According to Vice President of Enrollment and Student Success Aaron Meis, the decision to keep tuition at an annual rate of $42,460 was prompted by the flux marketplace for higher education brought on by the pandemic.
“High school students are thinking about delaying college and current students are thinking about taking a semester to a year off,” Meis said. “Both groups are also very price sensitive because of the recent economic impact on their families.”
Meis also addressed the fact that perspective and current have concerns about the mode of instruction and how it has been impacted by safety protocols surrounding COVID-19.
“We’ve done a relatively good job of delivering hybrid instruction, or at least we think we have, anyway,” Meis said. “But when the pricing committee was putting together their initial recommendation, they were looking at the two groups just taking a semester off to let things return to normal.”
While tuition will remain the same, room and board will increase to $13,580 per year.
According to Phil Chick, vice president of financial administration, the university considered the decision for a long time.
“The issue was we didn’t take a price increase last year,” Chick said. “Our costs have gone up. Not drastically, but they went up around cleaning supplies in common areas… and cost increases from our food supplier that we had to cover.”
Chick continued, saying that the university really could not go two years without increasing the price of room and board.
“We didn’t take on last year. If we didn’t take on last year, we might not have taken on this year,” he said.
Chick also explained that this tuition freeze will not hold for long. Since there is no increase this year, the cost of tuition will likely increase next year.
“We’re eating it now because we didn’t raise it last year, but we’ll raise it (next fall),” Chick said. “We’ll still be a little bit behind where we would like to be, but it’s not something we expect to catch up on automatically.”
The decision to hold tuition was not only to retain students who were thinking about taking a semester off, but also an effort to help families out and remain competitive when compared to similar institutions. Meis also stated that the university has allocated more financial aid for current students as well as prospective students.
Commenting further on the financial context surrounding the decisions in regards to tuition, Meis mentioned that Xavier is a tuition-driven institution. This contrasts a more established school like Harvard that has a large endowment it can draw on.

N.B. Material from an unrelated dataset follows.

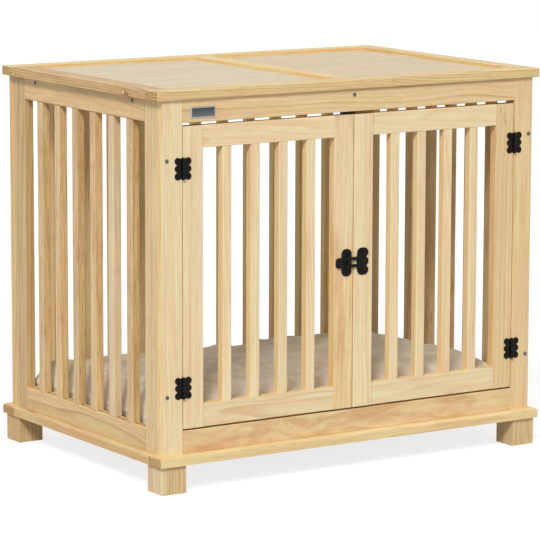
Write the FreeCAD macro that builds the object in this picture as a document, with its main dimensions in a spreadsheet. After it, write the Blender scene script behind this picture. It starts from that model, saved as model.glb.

“We have to have students to pay our bills, but we also have to make sure that our pricing is right so that we can recruit students to Xavier,” Meis said. “Additionally, we have to operate at a nominal surplus. We can’t operate at a deficit because we have to use that surplus to invest in capital, maintain our facilities and pay our debt.”
Students, while showing gratitude for the steady tuition rate, also wanted the university to consider different measures that could benefit future students.
“It’s a good thing, obviously. But I wish it was something they could normalize,” senior Jenna Messner said. “They should really consider locking in tuition for all four years. It allows people to better plan and it’s better for the environment that we are in.”
Echoing the sentiment, senior Kelly Delano noted that other schools who compete with Xavier for enrollment have tuition policies that help keep costs down for students.
“I know schools like Dayton routinely increase scholarships and financial aid as they increase tuition,” Delano said. “I was deciding between Dayton and Xavier when I was in high school, so that was something that almost pushed me (towards Dayton).”
Decisions about the cost of tuition start in Xavier Pricing Committee, which includes representatives from various offices within the university.
Members of the committee include Associate Provost and Chief Student Affairs Officer Dave Johnson, Director of Auxiliary Services Bill Moran, Associate Vice President of Enrollment Management and Student Success Kelly Pokrywka as well as Professor of Economics David Yi.
After the committee assembles a recommendation on the price of tuition, it goes to president Micheal J. Graham, S.J., for approval.
Further information about tuition and financial aid is available on the Xavier website.